**The exercise**
Copy out the complete listing, word for word.

>>>

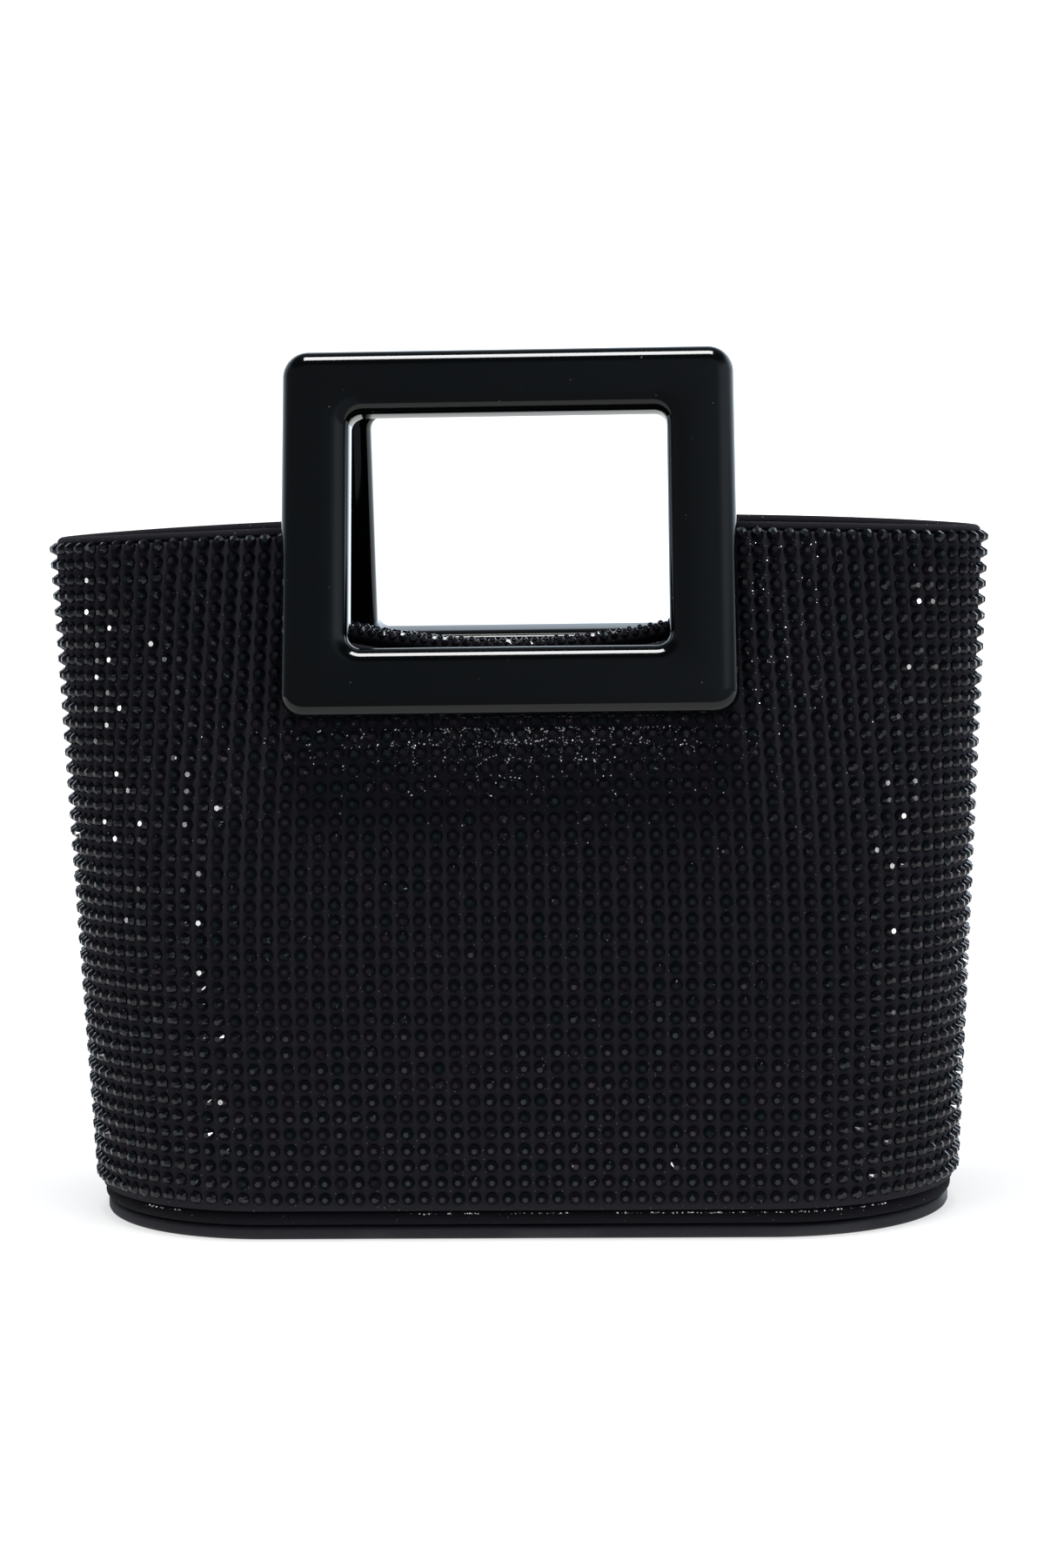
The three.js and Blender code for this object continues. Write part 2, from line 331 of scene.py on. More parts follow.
def ring_faces(loops, count, closed=True):
    """Quads between loops of count points, the last loop joined to the first when closed."""
    faces = []
    for row in range(loops if closed else loops - 1):
        here = row * count
        there = ((row + 1) % loops) * count
        for i in range(count):
            j = (i + 1) % count
            faces.append((here + i, here + j, there + j, there + i))
    return faces


def grid_faces(columns, rows):
    """Quads of a closed skin: columns run along the wall and rows right round its section."""
    faces = []
    for i in range(columns - 1):
        for k in range(rows):
            m = (k + 1) % rows
            faces.append((i * rows + k, i * rows + m, (i + 1) * rows + m, (i + 1) * rows + k))
    faces.append(tuple(reversed(range(rows))))
    faces.append(tuple((columns - 1) * rows + k for k in range(rows)))
    return [tuple(reversed(face)) for face in faces]


# Finishes

def set_stops(ramp, stops):
    """Gives a colour ramp its stops, each a place and a colour, from low to high."""
    while len(ramp.elements) < len(stops):
        ramp.elements.new(1.0)
    for element, (place, colour) in zip(ramp.elements, stops):
        element.position = place
        element.color = colour


class Value:
    """A socket of a finish, with sums and products that add its Math nodes."""

    def __init__(self, finish, socket):
        self.finish = finish
        self.socket = socket

    def math(self, operation, first, second):
        return self.finish.node("Math", {"operation": operation}, {0: first, 1: second})

    def __add__(self, other):
        return self.math("ADD", self, other)

    __radd__ = __add__

    def __mul__(self, other):
        return self.math("MULTIPLY", self, other)

    __rmul__ = __mul__

    def __sub__(self, other):
        return self.math("SUBTRACT", self, other)

    def __rsub__(self, other):
        return self.math("SUBTRACT", other, self)

    def above(self, low, high, start=0.0, end=1.0):
        """start below low, end above high, and a smooth change between."""
        inputs = {"Value": self, "From Min": low, "From Max": high, "To Min": start, "To Max": end}
        return self.finish.node("MapRange", {"interpolation_type": "SMOOTHSTEP"}, inputs)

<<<

**Exercise solution**
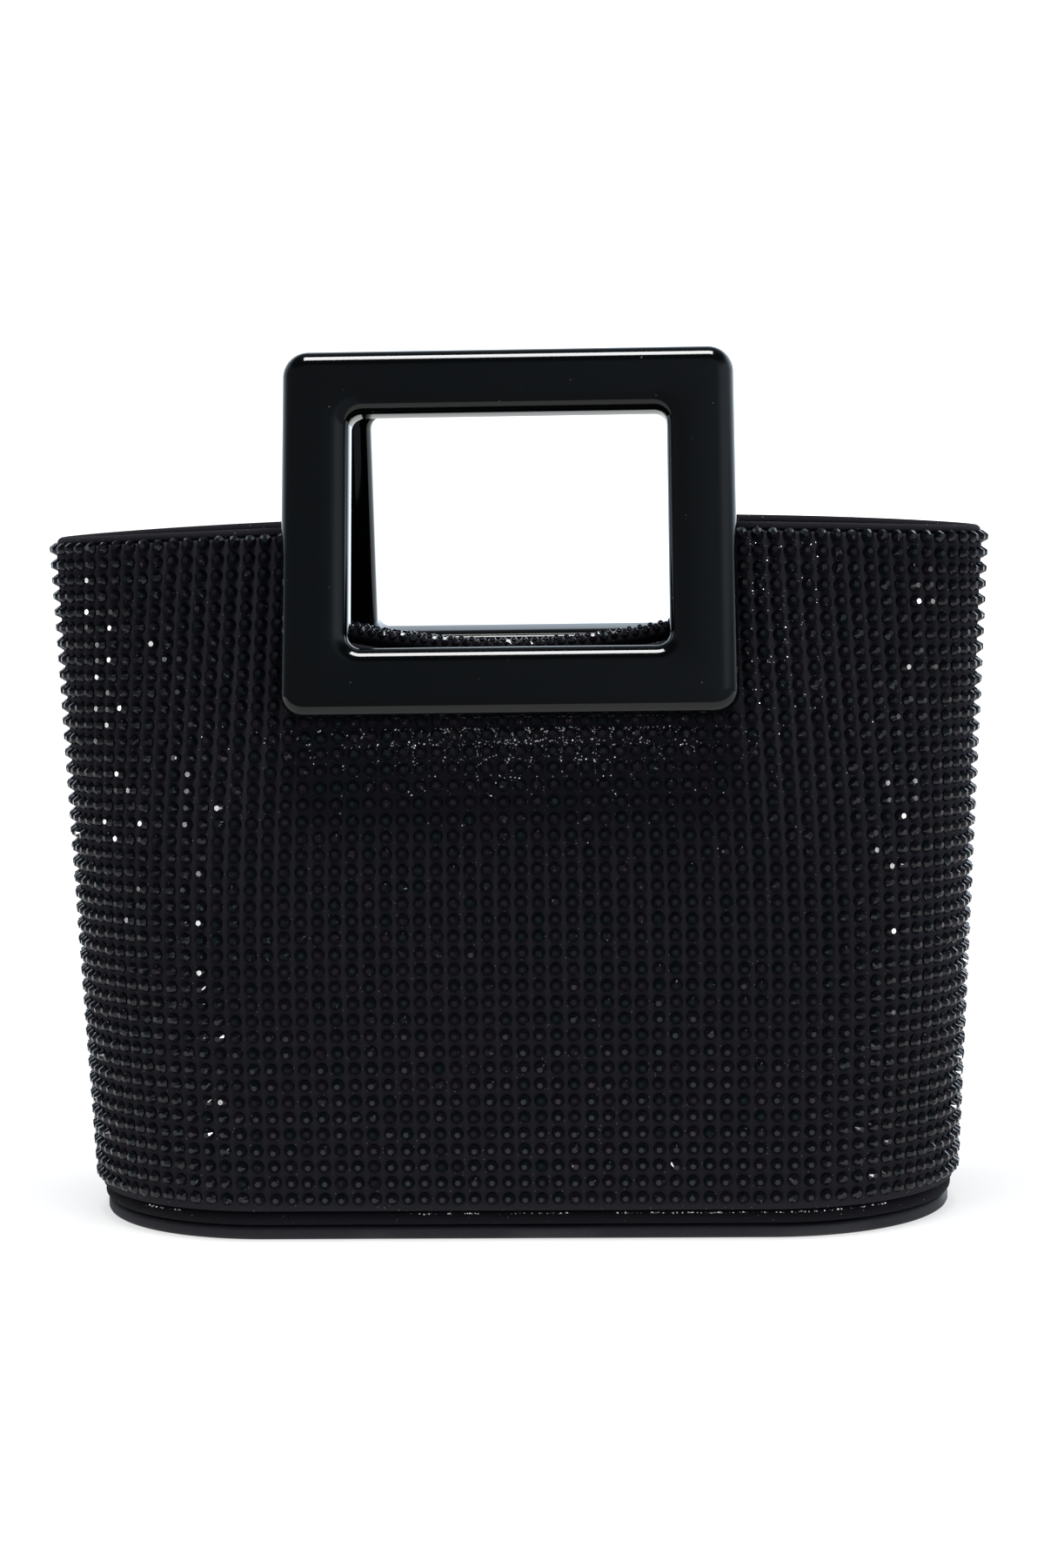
The three.js and Blender code for this object continues. Write part 2, from line 331 of scene.py on. More parts follow.
def ring_faces(loops, count, closed=True):
    """Quads between loops of count points, the last loop joined to the first when closed."""
    faces = []
    for row in range(loops if closed else loops - 1):
        here = row * count
        there = ((row + 1) % loops) * count
        for i in range(count):
            j = (i + 1) % count
            faces.append((here + i, here + j, there + j, there + i))
    return faces


def grid_faces(columns, rows):
    """Quads of a closed skin: columns run along the wall and rows right round its section."""
    faces = []
    for i in range(columns - 1):
        for k in range(rows):
            m = (k + 1) % rows
            faces.append((i * rows + k, i * rows + m, (i + 1) * rows + m, (i + 1) * rows + k))
    faces.append(tuple(reversed(range(rows))))
    faces.append(tuple((columns - 1) * rows + k for k in range(rows)))
    return [tuple(reversed(face)) for face in faces]


# Finishes

def set_stops(ramp, stops):
    """Gives a colour ramp its stops, each a place and a colour, from low to high."""
    while len(ramp.elements) < len(stops):
        ramp.elements.new(1.0)
    for element, (place, colour) in zip(ramp.elements, stops):
        element.position = place
        element.color = colour


class Value:
    """A socket of a finish, with sums and products that add its Math nodes."""

    def __init__(self, finish, socket):
        self.finish = finish
        self.socket = socket

    def math(self, operation, first, second):
        return self.finish.node("Math", {"operation": operation}, {0: first, 1: second})

    def __add__(self, other):
        return self.math("ADD", self, other)

    __radd__ = __add__

    def __mul__(self, other):
        return self.math("MULTIPLY", self, other)

    __rmul__ = __mul__

    def __sub__(self, other):
        return self.math("SUBTRACT", self, other)

    def __rsub__(self, other):
        return self.math("SUBTRACT", other, self)

    def above(self, low, high, start=0.0, end=1.0):
        """start below low, end above high, and a smooth change between."""
        inputs = {"Value": self, "From Min": low, "From Max": high, "To Min": start, "To Max": end}
        return self.finish.node("MapRange", {"interpolation_type": "SMOOTHSTEP"}, inputs)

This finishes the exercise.